Snowflakes swirl clockwise around the yard. A red-tailed hawk flies over, flapping hard, pale feathers almost invisible in the falling snow.
hawks
January 25, 2013
Crows begin scolding a red-tailed hawk on the far side of the field, and a squirrel digging in the yard hurtles into the bridal wreath bush.
January 4, 2013
Sleek silhouette of a sharp-shinned hawk. In the rosebush’s densely scribbled heart, the faint throbbing of something with very small bones.
December 4, 2012
Trees glistening with raindrops cast shadows through the rising fog. A sudden ripple of squirrel alarm-calls as a hawk cuts through.
November 14, 2012
An immature redtail studies the ground from a low limb, drops into the weeds and comes up empty.
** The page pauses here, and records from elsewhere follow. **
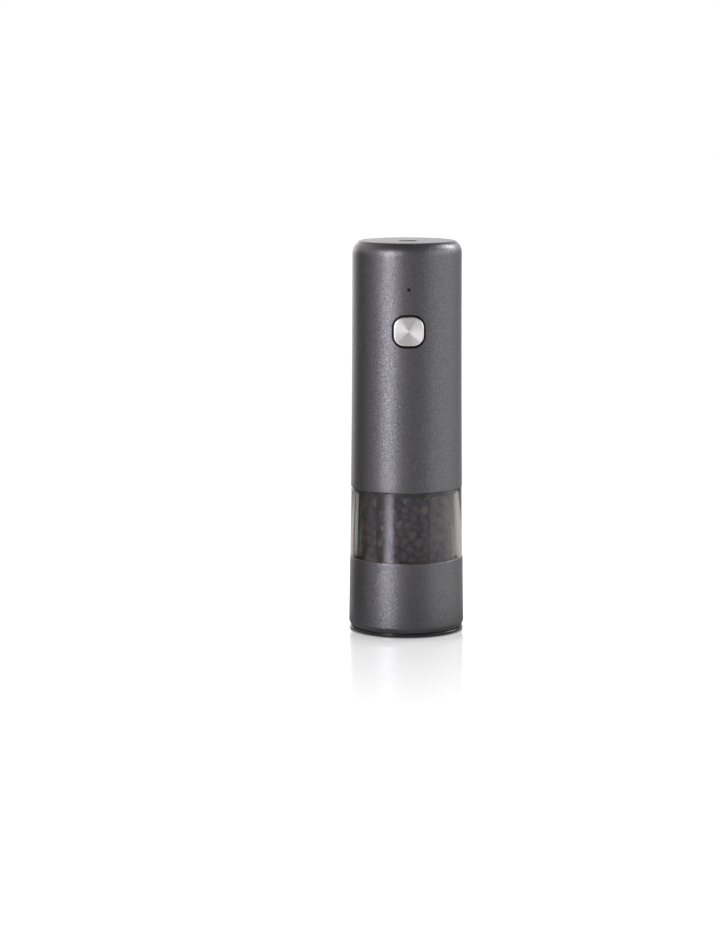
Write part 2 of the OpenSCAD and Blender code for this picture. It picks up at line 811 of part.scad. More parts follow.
module head_floor() {
    color("black") difference() {
        union() {
            rod(chassis_r, lock_top, floor_top);
            rod(plug_r, casing_z, lock_top + eps);
        }
        tube(plug_r - plug_t, hub_r + bush_t + 1.5, casing_z + plug_plate_t, floor_top + 1);
        rod(hub_r + bush_t, casing_z + 0.8, floor_top + 1);
        rod(hub_r + slip_gap, casing_z - 1, floor_top);
        translate([0, 0, floor_top - gearbox_screw_in]) linear_extrude(gearbox_screw_in + 1)
            ear_holes(screw_r);
        rotate_extrude() translate([chamber_bore_r - run_gap - seal_wire_r, seal_z])
            circle(seal_wire_r, $fn = 24);
    }
}

// ---------- base: window, chamber and sleeve ----------

module lock_ring() {
    notch_h = 1.4;
    color("black") difference() {
        tube(lock_r, chamber_r + 0.2, casing_z - lock_ring_drop, lock_top);
        spread(rib_count, rib_start) translate([chamber_r, -1, casing_z - lock_ring_drop - 1])
            cube([lock_ring_t + 1, 2, notch_h + 1]);
    }
}

module window_tube() {
    tube_top = casing_z - 0.2;
    color([0.45, 0.43, 0.42, 0.4]) rotate_extrude() polygon(concat(
        [[window_bore_r, core_top], [core_r, core_top], [core_r, base_h]],
        side_points(base_h, tube_top, window_inset),
        [[window_bore_r, tube_top]]));
}

module pepper_chamber() {
    neck_r = housing_r - 0.3;
    rib_z = base_h + 0.5;
    color([0.8, 0.8, 0.8, 0.3]) {
        rotate_extrude() polygon([
            [housing_bore_r, housing_top], [neck_r, housing_top], [neck_r, funnel_z],
            [chamber_r, base_h], [chamber_r, lock_top - 0.3], [chamber_bore_r, lock_top - 0.3],
            [chamber_bore_r, base_h], [housing_bore_r, funnel_z]]);
        spread(rib_count, rib_start) translate([chamber_r - 0.3, -0.4, rib_z])
            cube([window_bore_r - chamber_r - 0.1 + 0.3 - slip_gap, 0.8, casing_z - lock_ring_drop - rib_z]);
    }
}

module base_sleeve() {
    outer = side_points(sleeve_z + foot_chamfer_h, base_h);
    color("dimgray") rotate_extrude() polygon(concat(
        [[sleeve_bore_r, sleeve_z], [side_r(sleeve_z) - foot_chamfer_w, sleeve_z]],
        outer,
        [[sleeve_bore_r, base_h]]));
}

module base_core() {
    color("black") difference() {
        union() {
            tube(core_r, core_bore_r, lid_t, core_top);
            tube(core_bore_r + eps, inner_tube_r, web_z, web_z + web_t);
            tube(inner_tube_r + inner_tube_t, inner_tube_r, housing_z + flange_t, housing_top - 0.2);
            spread(3) translate([boss_circle_r, 0, 0]) rod(boss_r, housing_z + flange_t, web_z + eps);
        }
        spread(3) translate([boss_circle_r, 0, 0]) rod(screw_r, housing_z, housing_z + grinder_screw_l + 1);
        rod(inner_tube_r, housing_z, housing_top);
    }
}

// ---------- base: grinder ----------

key_w = 2;
key_depth = 0.7;
grinder_screw_l = 7;

module grinder_housing() {
    color("dimgray") difference() {
        union() {
            tube(housing_r, housing_bore_r, housing_z, housing_top);
            tube(housing_r, housing_bore_r - housing_lip_w, housing_z, dial_z);
            tube(flange_r, housing_bore_r, housing_z, housing_z + flange_t);
            rod(shaft_r + 4, hub_z, housing_top);
            spread(3, 30) translate([0, -1.5, hub_z]) cube([housing_bore_r + 0.5, 3, hub_h]);
        }
        spread(3) translate([boss_circle_r, 0, 0]) rod(screw_hole_r, 0, housing_z + flange_t + 1);
        rod(shaft_r + 1.7, hub_z - 1, housing_top + 1);
        spread(3, 90) translate([housing_bore_r - 1, -key_w / 2 - 0.15, carrier_z])
            cube([1 + key_depth + 0.15, key_w + 0.3, hub_z - carrier_z]);
    }
}

module grinder_screws() {
    color("silver") spread(3) translate([boss_circle_r, 0, housing_z]) mirror([0, 0, 1])
        screw(grinder_screw_l, 1);
}

module shaft_bush() {
    color("peru") tube(shaft_r + 1.7, shaft_r + run_gap, hub_z, housing_top);
}

module drive_shaft() {
    color("silver") {
        rod(shaft_r, housing_z + 1.8, casing_z);
        hex_rod(shaft_r, casing_z - eps, shaft_tip_z);
    }
}

module shaft_spring() {
    color("silver") coil(shaft_r + 1.1, 0.4, 4, burr_top, burr_top + spring_h);
}

module burr_nut() {
    color("silver") difference() {
        hex_rod(4.6, housing_z + 2.2, burr_z - 1.2);
        rod(shaft_r, 0, burr_z);
    }
}

module inner_burr() {
    teeth = 12;
    groove_depth = 1;
    groove_skew = 8;
    color("white") difference() {
        union() {
            rod(inner_burr_r, burr_z - 1.2, burr_z + eps);
            translate([0, 0, burr_z]) cylinder(r1 = inner_burr_r, r2 = burr_top_r, h = burr_h);
        }
        rod(shaft_r, 0, burr_top + 1);
        spread(teeth) translate([inner_burr_r - burr_slope - groove_depth, 0, burr_z + 1])
            rotate([groove_skew, -atan(burr_slope), 0]) translate([0, -0.6, 0]) cube([5, 1.2, 2 * burr_h]);
    }
}

module outer_burr() {
    teeth = 18;
    bottom_r = inner_burr_r + fine_gap;
    slope = burr_slope / 2;
    color("white") difference() {
        rod(burr_r, burr_z, burr_top);
        translate([0, 0, burr_z - eps])
            cylinder(r1 = bottom_r, r2 = bottom_r - slope * burr_h, h = burr_h + 2 * eps);
        spread(teeth) translate([bottom_r - 0.4, -0.5, burr_z - 1]) rotate([0, -atan(slope), 0])
            cube([1.2, 1, burr_h + 3]);
    }
}

module burr_carrier() {
    carrier_out_r = housing_bore_r - run_gap;
    color("darkslategray") {
        tube(carrier_out_r, burr_r, carrier_z, burr_top + 0.6);
        tube(carrier_out_r, inner_burr_r + 1.2, carrier_z, burr_z);
        spread(3, 90) translate([carrier_out_r - 0.5, -key_w / 2, carrier_z])
            cube([0.5 + key_depth, key_w, burr_h + carrier_lip_t + 0.6]);
    }
}

module grind_dial() {
    finger_rim_r = housing_bore_r - housing_lip_w - 0.15;
    color("black") difference() {
        union() {
            tube(housing_bore_r - run_gap, inner_burr_r + 0.7, dial_z, carrier_z);
            tube(finger_rim_r, inner_burr_r + 0.7, housing_z - 0.8, dial_z + eps);
        }
        spread(16) translate([inner_burr_r + 0.7, 0, 0]) rod(0.9, 0, dial_z + 1);
    }
}

module aroma_lid() {
    lip_r = core_bore_r - run_gap;
    rim_r = side_r(0) - lid_inset;
    rim_edge = 0.4;
    color("black") {
        rod(rim_r - rim_edge, 0, rim_edge);
        rod(rim_r, rim_edge - eps, lid_t);
        tube(lip_r, lip_r - lid_lip_t, lid_t - eps, lid_t + lid_lip_h);
    }
}

upper_casing();
port_surround();
usb_socket();
charging_board();
charge_light();
button_frame();
power_button();
switch_plunger();
button_spring();
push_switch();
front_light_pipe();
status_led();
control_board();
battery_cell();
chassis_front();
chassis_rear();
chassis_screws();
motor_end_cap();
motor_can();
motor_screws();
motor_leads();
cell_leads();
charge_leads();
motor_shaft();
motor_pinion();
motor_plate();
ring_gear();
gearbox_screws();
planet_1a();
planet_1b();
planet_1c();
carrier_1();
planet_2a();
planet_2b();
planet_2c();
carrier_2();
output_bush();
head_floor();
seal_ring();
lock_ring();
window_tube();
pepper_chamber();
base_sleeve();
base_core();
grinder_housing();
grinder_screws();
shaft_bush();
drive_shaft();
shaft_spring();
inner_burr();
burr_nut();
outer_burr();
burr_carrier();
grind_dial();
aroma_lid();
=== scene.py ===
import json
import math

import bmesh
import bpy
import numpy as np
from mathutils import Matrix, Vector, noise


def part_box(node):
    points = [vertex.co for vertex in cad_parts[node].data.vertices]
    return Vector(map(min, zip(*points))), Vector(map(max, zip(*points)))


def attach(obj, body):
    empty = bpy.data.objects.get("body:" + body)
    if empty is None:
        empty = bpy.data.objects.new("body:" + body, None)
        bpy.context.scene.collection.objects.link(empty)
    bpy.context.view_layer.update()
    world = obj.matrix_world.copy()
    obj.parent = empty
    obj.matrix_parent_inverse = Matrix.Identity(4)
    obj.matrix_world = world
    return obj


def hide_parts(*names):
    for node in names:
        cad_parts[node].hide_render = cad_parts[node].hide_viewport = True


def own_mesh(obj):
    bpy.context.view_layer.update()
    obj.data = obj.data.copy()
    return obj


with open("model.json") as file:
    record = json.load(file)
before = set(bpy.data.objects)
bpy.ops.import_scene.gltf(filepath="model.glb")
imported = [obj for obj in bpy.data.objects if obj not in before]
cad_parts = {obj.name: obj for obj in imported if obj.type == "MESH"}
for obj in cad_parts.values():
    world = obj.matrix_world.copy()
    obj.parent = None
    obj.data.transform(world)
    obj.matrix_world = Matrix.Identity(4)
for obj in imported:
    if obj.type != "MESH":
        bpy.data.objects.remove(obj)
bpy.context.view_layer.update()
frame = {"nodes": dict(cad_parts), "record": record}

# A rechargeable pepper mill. Profiles are written in millimetres, as in the part's source, and
# become metres when a mesh is made. The front, with the button, faces -Y.
MM = 0.001


def box_mm(node):
    low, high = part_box(node)
    return [v / MM for v in low], [v / MM for v in high]


# ---------- sizes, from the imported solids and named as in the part's source ----------

casing_low, casing_high = box_mm("upper_casing")
sleeve_low, sleeve_high = box_mm("base_sleeve")
window_low, window_high = box_mm("window_tube")
chamber_low, chamber_high = box_mm("pepper_chamber")
ring_low, ring_high = box_mm("lock_ring")
button_low, button_high = box_mm("power_button")
surround_low, surround_high = box_mm("port_surround")
socket_low, socket_high = box_mm("usb_socket")
pipe_low, pipe_high = box_mm("front_light_pipe")
charge_low, charge_high = box_mm("charge_light")
lid_high = box_mm("aroma_lid")[1]
floor_high = box_mm("head_floor")[1]
frame_high = box_mm("button_frame")[1]
housing_high = box_mm("grinder_housing")[1]

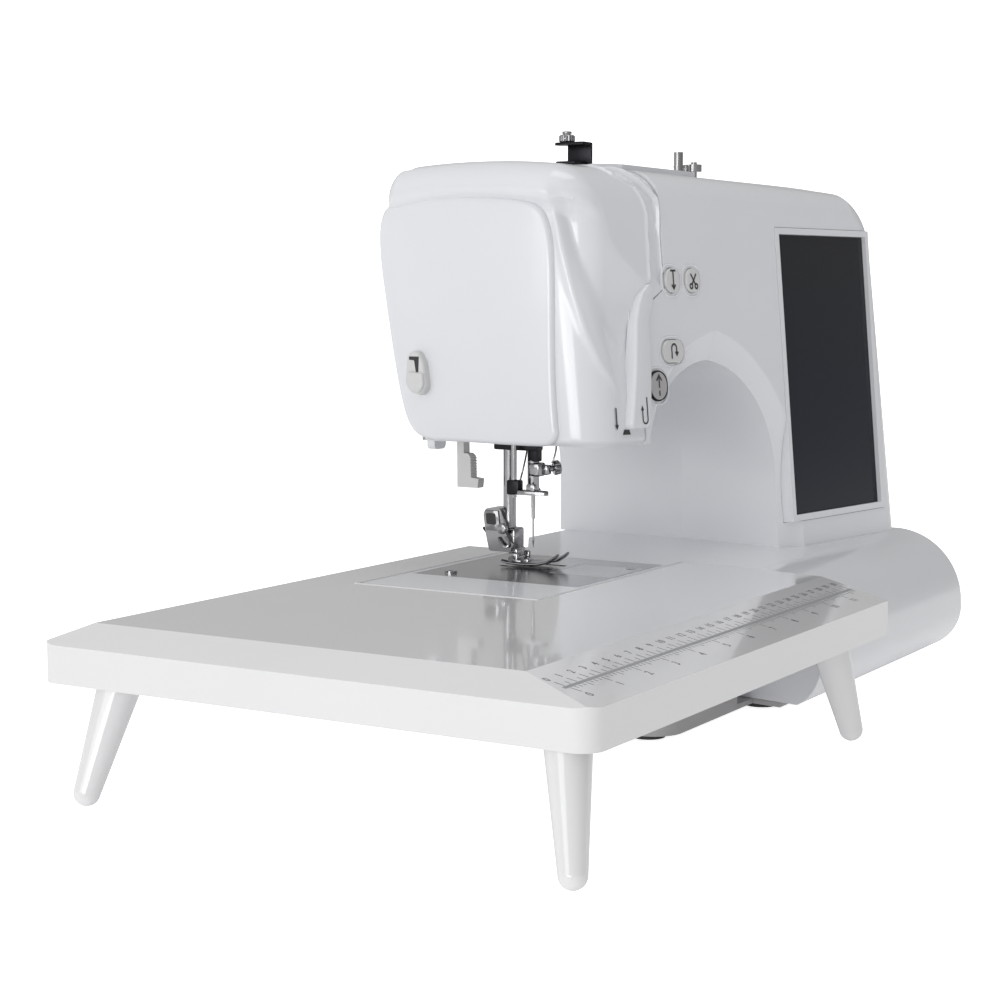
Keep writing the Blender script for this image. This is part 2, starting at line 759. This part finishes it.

High overhead, three Vs of tundra swans.
November 2, 2012
With the leaves down, I can see deep into the woods: two pileateds work both sides of a birch. A redtail hawk flies just below the treetops.
September 22, 2012
My mother emerges from the weeds beside the springhouse with a handful of mint. Behind her at the woods’ edge, a red-tailed hawk takes wing.
August 18, 2012
A hawk circles over the ridge, higher and higher, until it appears smaller and fainter than the white blood cells criss-crossing my retina.
March 13, 2012
The Cooper’s hawk’s kak-kak-kak, followed finally by a glimpse: rapid scissoring wings and a small bullet of a body veering into the pines.
March 7, 2012
Large gnats drift back and forth in front of the porch and a fly wanders the rim of my laptop. Two Cooper’s hawks chatter up in the woods.
October 12, 2011
White-throated sparrows in the meadow—their quavery notes. Behind the curtain of gold leaves, a split-second glimpse of a hawk’s wing.
March 7, 2011
Snow has turned all the lower limbs into wide white feathers, but treetops are bare against the blue. From somewhere in between, the hawk.
March 4, 2011
An urgent, nasal call: the Cooper’s hawks are back. The female glides into a tall pine while the male appears and disappears among the oaks.
February 26, 2011
Gray sky. A gray breast feather floats down and lands on the snow. Ten minutes later, a sharp-shinned hawk appears in the big maple.